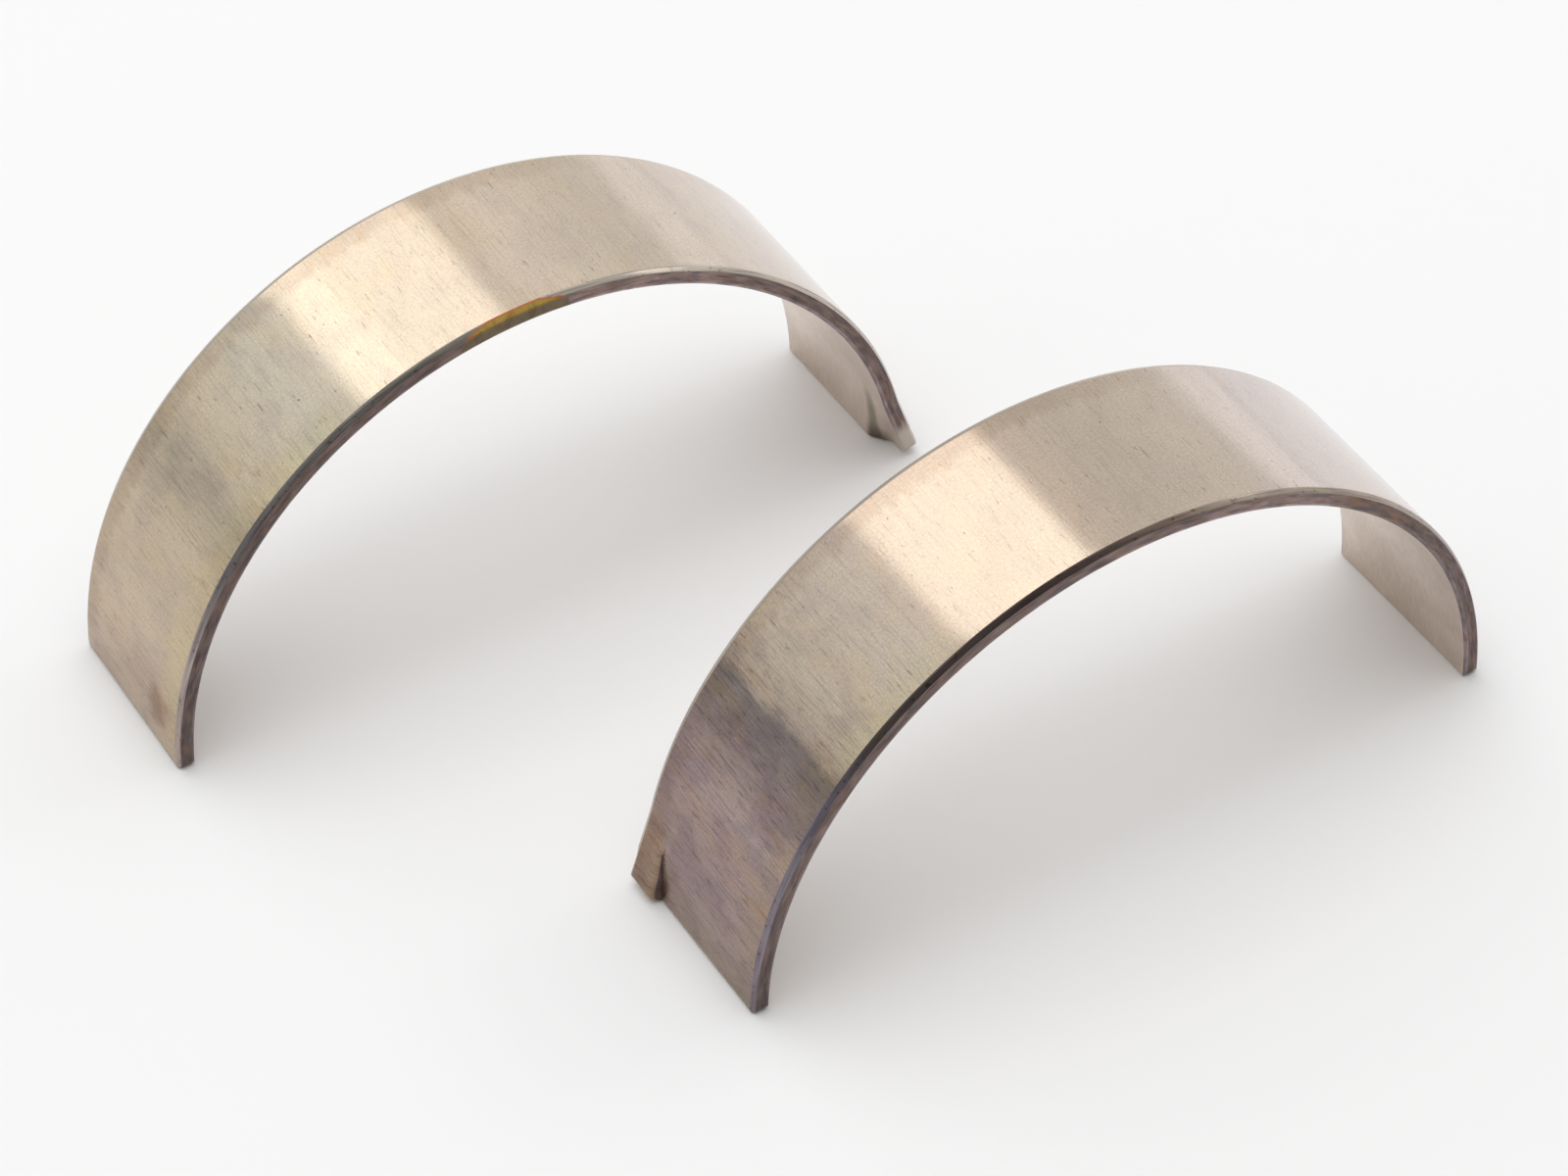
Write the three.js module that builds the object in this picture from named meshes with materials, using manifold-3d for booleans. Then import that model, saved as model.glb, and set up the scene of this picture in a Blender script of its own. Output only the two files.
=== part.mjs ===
// A pair of thin-wall plain-bearing half shells for a crank journal, standing on their parting faces.
// Millimetres, +Z up, +Y along both bearing axes. The origin lies on the standing plane, midway
// between the two shells, and the pair looks the same after half a turn about +Z.
// Each shell is bimetal: a rolled steel back with a bearing-alloy lining bonded into its bore.
// At one end of its arc a strip of the wall is sheared free and pressed outwards as a locating tang.

import * as THREE from "three";
import { mergeVertices } from "three/addons/utils/BufferGeometryUtils.js";
import Module from "manifold-3d";

// Driving dimensions of one shell.
const BACK_RADIUS = 35.0; // outside of the steel back, which seats in the housing bore
const STEEL_THICKNESS = 1.2;
const LINING_THICKNESS = 0.3;
const SHELL_WIDTH = 17.2; // along the bearing axis
const PARTING_HEIGHT = 0.8; // the parting faces lie this far above the bearing axis

// Edge breaks.
const END_CHAMFER_RADIAL = 0.3; // on the steel back, at both end faces
const END_CHAMFER_AXIAL = 0.45;
const BORE_CHAMFER = 0.15; // on the lining, at both end faces
const JOINT_CHAMFER_OUTER = 0.35; // on the steel back, at both parting faces
const JOINT_CHAMFER_PAST_LINING = 0.1; // the parting faces' inner chamfer runs this far into the steel

// Locating tang: the strip next to one end face leaves the arc here and runs on straight.
const TANG_WIDTH = 3.6;
const TANG_START = THREE.MathUtils.degToRad(18); // above the bearing axis
const TANG_END_CLEARANCE = 0.1; // the tang stops this far short of the parting plane

// How the two shells stand.
const SHELL_SPACING = 46.5; // between their middles, along the bearing axes
const SHELL_STAGGER = 26.1; // sideways, between the two bearing axes

const ARC_STEPS = 144; // flats round a whole turn
const CUT_MARGIN = 2.0; // how far a cutting block runs past what it cuts

const BOND_RADIUS = BACK_RADIUS - STEEL_THICKNESS; // where the lining is bonded to the steel
const BORE_RADIUS = BOND_RADIUS - LINING_THICKNESS;
const HALF_WIDTH = SHELL_WIDTH / 2;
const TANG_SHEAR_PLANE = TANG_WIDTH - HALF_WIDTH; // the tang runs from -HALF_WIDTH to here

const wasm = await Module();
wasm.setup();

function toSolid(geometry) {
  const bare = geometry.clone();
  bare.deleteAttribute("normal");
  bare.deleteAttribute("uv");
  const merged = mergeVertices(bare);
  return new wasm.Manifold(
    new wasm.Mesh({
      numProp: 3,
      vertProperties: merged.attributes.position.array,
      triVerts: Uint32Array.from(merged.index.array),
    }),
  );
}

function toGeometry(solid) {
  const mesh = solid.getMesh();
  const geometry = new THREE.BufferGeometry();
  geometry.setAttribute("position", new THREE.BufferAttribute(mesh.vertProperties, mesh.numProp));
  geometry.setIndex(new THREE.BufferAttribute(mesh.triVerts, 1));
  const faceted = geometry.toNonIndexed();
  faceted.computeVertexNormals();
  return faceted;
}

// A whole ring about the bearing axis, from its section as [radius, y] corners.
function ring(corners) {
  const section = [...corners, corners[0]].map(([radius, y]) => new THREE.Vector2(radius, y));
  return toSolid(new THREE.LatheGeometry(section, ARC_STEPS));
}

// A prism along the bearing axis between two y values, from its outline as [x, z] corners.
function prism(corners, yLow, yHigh) {
  const outline = new THREE.Shape(corners.map(([x, z]) => new THREE.Vector2(x, z)));
  const block = new THREE.ExtrudeGeometry(outline, { depth: yHigh - yLow, bevelEnabled: false });
  return toSolid(block.rotateX(Math.PI / 2).translate(0, yHigh, 0));
}

// Everything above the parting plane.
function aboveParting() {
  const reach = BACK_RADIUS + CUT_MARGIN;
  const corners = [
    [-reach, PARTING_HEIGHT],
    [reach, PARTING_HEIGHT],
    [reach, PARTING_HEIGHT + reach],
    [-reach, PARTING_HEIGHT + reach],
  ];
  return prism(corners, -HALF_WIDTH - CUT_MARGIN, HALF_WIDTH + CUT_MARGIN);
}

// A triangular cut along one long edge of a parting face: a 45 degree chamfer on both feet.
function jointChamfers(edgeRadius, size, outwards) {
  const edge = Math.sqrt(edgeRadius ** 2 - PARTING_HEIGHT ** 2);
  const past = CUT_MARGIN / 2;
  const cuts = [1, -1].map((side) => {
    const corners = [
      [side * (edge - outwards * (size + past)), PARTING_HEIGHT - past],
      [side * (edge + outwards * past), PARTING_HEIGHT - past],
      [side * (edge + outwards * past), PARTING_HEIGHT + size + past],
    ];
    return prism(corners, -HALF_WIDTH - CUT_MARGIN, HALF_WIDTH + CUT_MARGIN);
  });
  return cuts[0].add(cuts[1]);
}

// The piece of the arc that the tang takes the place of.
function tangSector() {
  const reach = BACK_RADIUS + CUT_MARGIN;
  const corners = [
    [0, 0],
    [reach, -CUT_MARGIN],
    [reach, reach * Math.tan(TANG_START)],
  ];
  return prism(corners, -HALF_WIDTH - CUT_MARGIN, TANG_SHEAR_PLANE);
}

// The tang's share of one layer: a straight strip, tangent to the arc, with a square end.
function tangStrip(outerRadius, innerRadius) {
  const rise = BORE_RADIUS * Math.sin(TANG_START) - PARTING_HEIGHT - TANG_END_CLEARANCE;
  const length = rise / Math.cos(TANG_START);
  const along = ([radius, distance]) => [
    radius * Math.cos(TANG_START) + distance * Math.sin(TANG_START),
    radius * Math.sin(TANG_START) - distance * Math.cos(TANG_START),
  ];
  const corners = [
    [innerRadius, 0],
    [innerRadius, length],
    [outerRadius, length],
    [outerRadius, 0],
  ];
  return prism(corners.map(along), -HALF_WIDTH, TANG_SHEAR_PLANE);
}

// One bonded layer, cut to the arc, with its share of the tang. Its feet stand on z = 0.
function layer(section, outerRadius, innerRadius) {
  const arc = ring(section).intersect(aboveParting()).subtract(tangSector());
  const innerChamfer = LINING_THICKNESS + JOINT_CHAMFER_PAST_LINING;
  const chamfered = arc
    .subtract(jointChamfers(BACK_RADIUS, JOINT_CHAMFER_OUTER, 1))
    .subtract(jointChamfers(BORE_RADIUS, innerChamfer, -1));
  const whole = chamfered.add(tangStrip(outerRadius, innerRadius));
  return toGeometry(whole).translate(0, 0, -PARTING_HEIGHT);
}

function steelBack() {
  const section = [
    [BOND_RADIUS, -HALF_WIDTH],
    [BACK_RADIUS - END_CHAMFER_RADIAL, -HALF_WIDTH],
    [BACK_RADIUS, -HALF_WIDTH + END_CHAMFER_AXIAL],
    [BACK_RADIUS, HALF_WIDTH - END_CHAMFER_AXIAL],
    [BACK_RADIUS - END_CHAMFER_RADIAL, HALF_WIDTH],
    [BOND_RADIUS, HALF_WIDTH],
  ];
  return layer(section, BACK_RADIUS, BOND_RADIUS);
}

function lining() {
  const section = [
    [BORE_RADIUS, -HALF_WIDTH + BORE_CHAMFER],
    [BORE_RADIUS + BORE_CHAMFER, -HALF_WIDTH],
    [BOND_RADIUS, -HALF_WIDTH],
    [BOND_RADIUS, HALF_WIDTH],
    [BORE_RADIUS + BORE_CHAMFER, HALF_WIDTH],
    [BORE_RADIUS, HALF_WIDTH - BORE_CHAMFER],
  ];
  return layer(section, BOND_RADIUS, BORE_RADIUS);
}

const tinnedSteel = new THREE.MeshStandardMaterial({ color: 0xc3b592, roughness: 0.38, metalness: 1 });
const bearingAlloy = new THREE.MeshStandardMaterial({ color: 0xb3a399, roughness: 0.55, metalness: 0.7 });

function halfShell(prefix) {
  const back = new THREE.Mesh(steelBack(), tinnedSteel.clone());
  back.name = `${prefix}_steel_back`;
  const bore = new THREE.Mesh(lining(), bearingAlloy.clone());
  bore.name = `${prefix}_lining`;
  const shell = new THREE.Group();
  shell.add(back, bore);
  return shell;
}

const rearShell = halfShell("rear");
rearShell.position.set(-SHELL_STAGGER / 2, SHELL_SPACING / 2, 0);

const frontShell = halfShell("front");
frontShell.position.set(SHELL_STAGGER / 2, -SHELL_SPACING / 2, 0);
frontShell.rotation.z = Math.PI;

const bearingPair = new THREE.Group();
bearingPair.add(rearShell, frontShell);

export default bearingPair;
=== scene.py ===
"""A loose pair of thin-wall plain-bearing half shells, standing on their parting faces.

Each shell is one strip of bimetal: a plated steel back with a bearing-alloy lining in its bore. A
Geometry Nodes tree rolls a strip's section into the half round, and a press step in mesh code then
shears the locating tang free at one foot and bends it outwards. Shape sizes are in millimetres until
a piece's mesh is made; everything placed in the scene is in metres.
"""

import math

import bmesh
import bpy
import numpy as np
from mathutils import Matrix, Vector


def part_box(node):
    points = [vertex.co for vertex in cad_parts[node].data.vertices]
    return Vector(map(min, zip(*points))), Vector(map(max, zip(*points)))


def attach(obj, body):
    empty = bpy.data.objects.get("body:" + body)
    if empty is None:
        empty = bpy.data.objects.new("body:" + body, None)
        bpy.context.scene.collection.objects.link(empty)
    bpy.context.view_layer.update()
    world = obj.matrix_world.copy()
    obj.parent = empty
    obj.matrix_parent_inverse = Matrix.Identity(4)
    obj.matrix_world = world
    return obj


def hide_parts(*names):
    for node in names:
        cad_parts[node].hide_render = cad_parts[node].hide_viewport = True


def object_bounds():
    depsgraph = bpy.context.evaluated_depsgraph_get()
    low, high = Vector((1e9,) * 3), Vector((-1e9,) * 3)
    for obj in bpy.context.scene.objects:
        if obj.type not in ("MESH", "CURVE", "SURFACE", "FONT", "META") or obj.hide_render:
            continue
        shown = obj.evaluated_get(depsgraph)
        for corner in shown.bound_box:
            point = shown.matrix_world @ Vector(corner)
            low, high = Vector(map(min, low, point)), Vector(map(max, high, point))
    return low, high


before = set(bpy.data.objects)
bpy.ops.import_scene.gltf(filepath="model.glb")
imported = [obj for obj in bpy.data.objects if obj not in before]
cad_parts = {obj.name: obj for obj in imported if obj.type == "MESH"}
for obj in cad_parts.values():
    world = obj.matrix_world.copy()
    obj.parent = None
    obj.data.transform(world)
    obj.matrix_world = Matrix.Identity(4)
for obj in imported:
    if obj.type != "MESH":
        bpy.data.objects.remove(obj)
cad_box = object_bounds()

MM = 0.001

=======

Exercise goal: Write out only the lines that run from the line containing "const bearingPair = new THREE.Group();" through the line containing "points = [vertex.co", both included, exactly as they appear above.

Output of the exercise:
const bearingPair = new THREE.Group();
bearingPair.add(rearShell, frontShell);

export default bearingPair;
=== scene.py ===
"""A loose pair of thin-wall plain-bearing half shells, standing on their parting faces.

Each shell is one strip of bimetal: a plated steel back with a bearing-alloy lining in its bore. A
Geometry Nodes tree rolls a strip's section into the half round, and a press step in mesh code then
shears the locating tang free at one foot and bends it outwards. Shape sizes are in millimetres until
a piece's mesh is made; everything placed in the scene is in metres.
"""

import math

import bmesh
import bpy
import numpy as np
from mathutils import Matrix, Vector


def part_box(node):
    points = [vertex.co for vertex in cad_parts[node].data.vertices]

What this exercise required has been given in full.